* Written instruction:
Will you print the material below without altering a single character?

* Dataset extract:
○ ○ ○ ○ ○ ○ ○
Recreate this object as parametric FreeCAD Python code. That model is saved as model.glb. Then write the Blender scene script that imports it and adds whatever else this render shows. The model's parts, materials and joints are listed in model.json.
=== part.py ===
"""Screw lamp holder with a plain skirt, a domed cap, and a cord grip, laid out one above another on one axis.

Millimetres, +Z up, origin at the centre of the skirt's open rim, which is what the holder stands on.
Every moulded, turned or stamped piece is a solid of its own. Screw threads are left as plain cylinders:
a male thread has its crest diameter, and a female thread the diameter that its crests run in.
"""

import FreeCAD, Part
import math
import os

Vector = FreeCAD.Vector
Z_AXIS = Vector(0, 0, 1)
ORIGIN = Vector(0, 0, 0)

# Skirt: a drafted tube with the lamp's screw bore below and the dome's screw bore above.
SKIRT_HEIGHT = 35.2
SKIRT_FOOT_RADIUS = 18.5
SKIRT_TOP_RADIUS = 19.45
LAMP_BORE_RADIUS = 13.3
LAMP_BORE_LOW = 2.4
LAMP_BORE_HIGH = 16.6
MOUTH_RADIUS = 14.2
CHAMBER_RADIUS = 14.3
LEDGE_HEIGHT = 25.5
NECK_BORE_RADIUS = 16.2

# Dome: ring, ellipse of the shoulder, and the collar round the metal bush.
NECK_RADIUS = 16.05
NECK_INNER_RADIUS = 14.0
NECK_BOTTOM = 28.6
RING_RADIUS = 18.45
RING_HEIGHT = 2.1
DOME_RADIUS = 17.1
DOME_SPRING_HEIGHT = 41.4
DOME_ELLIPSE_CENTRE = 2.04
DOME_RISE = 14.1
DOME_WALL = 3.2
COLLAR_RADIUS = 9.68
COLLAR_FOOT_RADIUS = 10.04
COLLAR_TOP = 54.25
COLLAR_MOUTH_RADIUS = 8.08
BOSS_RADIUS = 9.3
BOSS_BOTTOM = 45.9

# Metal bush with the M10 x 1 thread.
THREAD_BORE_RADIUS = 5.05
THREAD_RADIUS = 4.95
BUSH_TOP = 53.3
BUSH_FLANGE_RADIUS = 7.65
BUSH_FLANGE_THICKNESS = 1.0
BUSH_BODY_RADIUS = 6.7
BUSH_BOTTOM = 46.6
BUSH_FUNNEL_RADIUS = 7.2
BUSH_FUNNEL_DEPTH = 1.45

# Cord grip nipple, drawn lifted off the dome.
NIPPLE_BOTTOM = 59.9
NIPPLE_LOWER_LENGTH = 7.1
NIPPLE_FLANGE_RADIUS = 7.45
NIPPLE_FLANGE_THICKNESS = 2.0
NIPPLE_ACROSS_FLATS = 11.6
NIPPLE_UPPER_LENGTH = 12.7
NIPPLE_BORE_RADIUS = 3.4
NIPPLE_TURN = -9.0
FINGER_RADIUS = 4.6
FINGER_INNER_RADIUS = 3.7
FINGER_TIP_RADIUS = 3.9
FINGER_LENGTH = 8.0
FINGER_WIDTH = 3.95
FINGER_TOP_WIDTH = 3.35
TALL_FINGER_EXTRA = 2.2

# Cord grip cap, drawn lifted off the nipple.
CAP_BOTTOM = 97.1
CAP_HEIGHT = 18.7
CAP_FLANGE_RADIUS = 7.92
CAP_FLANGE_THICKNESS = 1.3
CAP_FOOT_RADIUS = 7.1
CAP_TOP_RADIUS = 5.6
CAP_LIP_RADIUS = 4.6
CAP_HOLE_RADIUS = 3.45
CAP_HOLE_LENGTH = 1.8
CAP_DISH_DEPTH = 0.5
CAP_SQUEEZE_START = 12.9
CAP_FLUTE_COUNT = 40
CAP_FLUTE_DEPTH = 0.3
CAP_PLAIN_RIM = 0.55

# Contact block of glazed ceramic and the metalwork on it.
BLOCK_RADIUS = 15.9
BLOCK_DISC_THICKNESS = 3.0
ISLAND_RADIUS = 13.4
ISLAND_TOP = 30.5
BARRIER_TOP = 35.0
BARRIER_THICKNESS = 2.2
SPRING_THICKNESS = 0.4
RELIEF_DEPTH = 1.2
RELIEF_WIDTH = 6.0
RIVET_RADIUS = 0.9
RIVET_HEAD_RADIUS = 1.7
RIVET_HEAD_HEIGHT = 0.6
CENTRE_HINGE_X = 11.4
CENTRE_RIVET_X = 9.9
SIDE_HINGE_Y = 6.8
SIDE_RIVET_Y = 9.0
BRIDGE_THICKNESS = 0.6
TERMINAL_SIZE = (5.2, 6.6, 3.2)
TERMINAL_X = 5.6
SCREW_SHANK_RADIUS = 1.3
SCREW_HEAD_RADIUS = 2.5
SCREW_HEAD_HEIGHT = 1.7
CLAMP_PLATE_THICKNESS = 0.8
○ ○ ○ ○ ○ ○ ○
* Full output:
Recreate this object as parametric FreeCAD Python code. That model is saved as model.glb. Then write the Blender scene script that imports it and adds whatever else this render shows. The model's parts, materials and joints are listed in model.json.
=== part.py ===
"""Screw lamp holder with a plain skirt, a domed cap, and a cord grip, laid out one above another on one axis.

Millimetres, +Z up, origin at the centre of the skirt's open rim, which is what the holder stands on.
Every moulded, turned or stamped piece is a solid of its own. Screw threads are left as plain cylinders:
a male thread has its crest diameter, and a female thread the diameter that its crests run in.
"""

import FreeCAD, Part
import math
import os

Vector = FreeCAD.Vector
Z_AXIS = Vector(0, 0, 1)
ORIGIN = Vector(0, 0, 0)

# Skirt: a drafted tube with the lamp's screw bore below and the dome's screw bore above.
SKIRT_HEIGHT = 35.2
SKIRT_FOOT_RADIUS = 18.5
SKIRT_TOP_RADIUS = 19.45
LAMP_BORE_RADIUS = 13.3
LAMP_BORE_LOW = 2.4
LAMP_BORE_HIGH = 16.6
MOUTH_RADIUS = 14.2
CHAMBER_RADIUS = 14.3
LEDGE_HEIGHT = 25.5
NECK_BORE_RADIUS = 16.2

# Dome: ring, ellipse of the shoulder, and the collar round the metal bush.
NECK_RADIUS = 16.05
NECK_INNER_RADIUS = 14.0
NECK_BOTTOM = 28.6
RING_RADIUS = 18.45
RING_HEIGHT = 2.1
DOME_RADIUS = 17.1
DOME_SPRING_HEIGHT = 41.4
DOME_ELLIPSE_CENTRE = 2.04
DOME_RISE = 14.1
DOME_WALL = 3.2
COLLAR_RADIUS = 9.68
COLLAR_FOOT_RADIUS = 10.04
COLLAR_TOP = 54.25
COLLAR_MOUTH_RADIUS = 8.08
BOSS_RADIUS = 9.3
BOSS_BOTTOM = 45.9

# Metal bush with the M10 x 1 thread.
THREAD_BORE_RADIUS = 5.05
THREAD_RADIUS = 4.95
BUSH_TOP = 53.3
BUSH_FLANGE_RADIUS = 7.65
BUSH_FLANGE_THICKNESS = 1.0
BUSH_BODY_RADIUS = 6.7
BUSH_BOTTOM = 46.6
BUSH_FUNNEL_RADIUS = 7.2
BUSH_FUNNEL_DEPTH = 1.45

# Cord grip nipple, drawn lifted off the dome.
NIPPLE_BOTTOM = 59.9
NIPPLE_LOWER_LENGTH = 7.1
NIPPLE_FLANGE_RADIUS = 7.45
NIPPLE_FLANGE_THICKNESS = 2.0
NIPPLE_ACROSS_FLATS = 11.6
NIPPLE_UPPER_LENGTH = 12.7
NIPPLE_BORE_RADIUS = 3.4
NIPPLE_TURN = -9.0
FINGER_RADIUS = 4.6
FINGER_INNER_RADIUS = 3.7
FINGER_TIP_RADIUS = 3.9
FINGER_LENGTH = 8.0
FINGER_WIDTH = 3.95
FINGER_TOP_WIDTH = 3.35
TALL_FINGER_EXTRA = 2.2

# Cord grip cap, drawn lifted off the nipple.
CAP_BOTTOM = 97.1
CAP_HEIGHT = 18.7
CAP_FLANGE_RADIUS = 7.92
CAP_FLANGE_THICKNESS = 1.3
CAP_FOOT_RADIUS = 7.1
CAP_TOP_RADIUS = 5.6
CAP_LIP_RADIUS = 4.6
CAP_HOLE_RADIUS = 3.45
CAP_HOLE_LENGTH = 1.8
CAP_DISH_DEPTH = 0.5
CAP_SQUEEZE_START = 12.9
CAP_FLUTE_COUNT = 40
CAP_FLUTE_DEPTH = 0.3
CAP_PLAIN_RIM = 0.55

# Contact block of glazed ceramic and the metalwork on it.
BLOCK_RADIUS = 15.9
BLOCK_DISC_THICKNESS = 3.0
ISLAND_RADIUS = 13.4
ISLAND_TOP = 30.5
BARRIER_TOP = 35.0
BARRIER_THICKNESS = 2.2
SPRING_THICKNESS = 0.4
RELIEF_DEPTH = 1.2
RELIEF_WIDTH = 6.0
RIVET_RADIUS = 0.9
RIVET_HEAD_RADIUS = 1.7
RIVET_HEAD_HEIGHT = 0.6
CENTRE_HINGE_X = 11.4
CENTRE_RIVET_X = 9.9
SIDE_HINGE_Y = 6.8
SIDE_RIVET_Y = 9.0
BRIDGE_THICKNESS = 0.6
TERMINAL_SIZE = (5.2, 6.6, 3.2)
TERMINAL_X = 5.6
SCREW_SHANK_RADIUS = 1.3
SCREW_HEAD_RADIUS = 2.5
SCREW_HEAD_HEIGHT = 1.7
CLAMP_PLATE_THICKNESS = 0.8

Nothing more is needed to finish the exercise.